Sales of new homes in November 2023 are 19 percent lower compared to November 2022. Over the last three months, from September to November, 2,947 new homes were sold, a decrease of 29% compared to the same period in 2022. So far this year, the sale of new homes has been 11,532 units, which is 34% lower than the same period last year. The total number of sold new homes in the last twelve months is 13,372 units, a decrease of 37% compared to the previous twelve-month period.


The initiation of new homes in November 2023 has fallen by a staggering 63 percent compared to the same month last year. Over the last three months, construction of 3,360 new homes started, a decrease of 49% compared to the same period in 2022. So far this year, the initiation of new homes has been 10,921 units, which is 44% lower than the same period last year. The total number of initiated new homes in the last twelve months is 14,575 units, a decrease of 43% compared to the previous twelve-month period.

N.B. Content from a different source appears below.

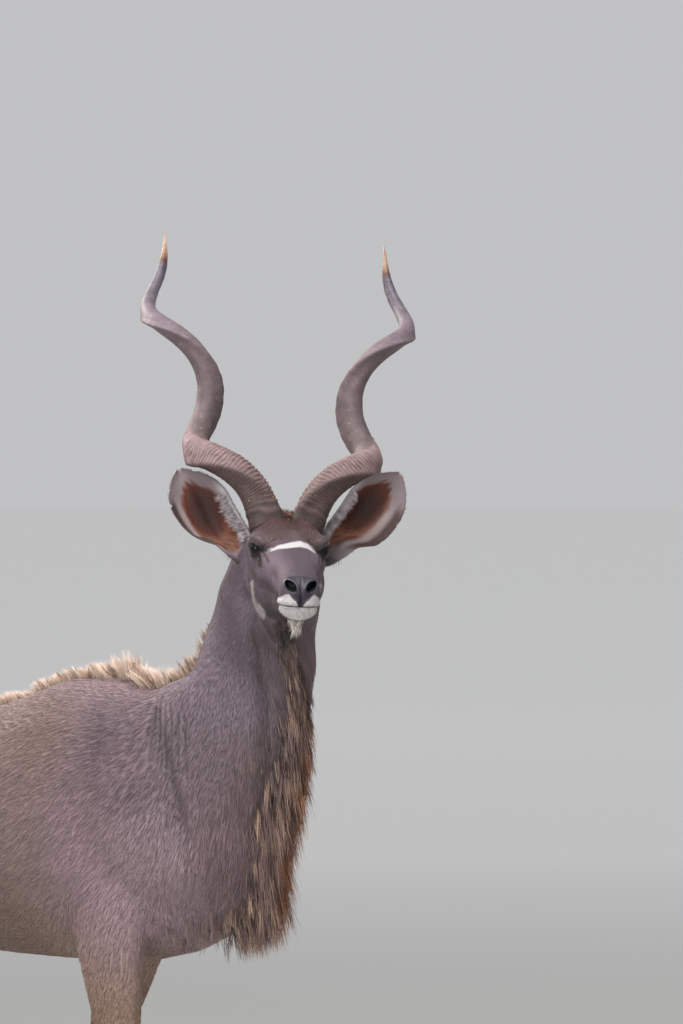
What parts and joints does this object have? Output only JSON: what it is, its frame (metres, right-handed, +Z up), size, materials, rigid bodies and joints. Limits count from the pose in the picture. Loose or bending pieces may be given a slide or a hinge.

Sales and initiation of new holiday homes have also experienced a significant decline. So far this year, the sale of new holiday homes has decreased by 45% compared to the same period in 2022. The initiation of new holiday homes in 2023 is 39% lower than the same period last year.
CEO Lars Jacob Hiim of the Home Builders' Association points out that the central bank's latest interest rate hike will escalate the problem of low activity in the new housing market.

- The situation worsens with the interest rate hike, and the crisis becomes deeper and more serious. It is important that we quickly get a predictable and falling interest rate development to kickstart housing construction," Hiim said.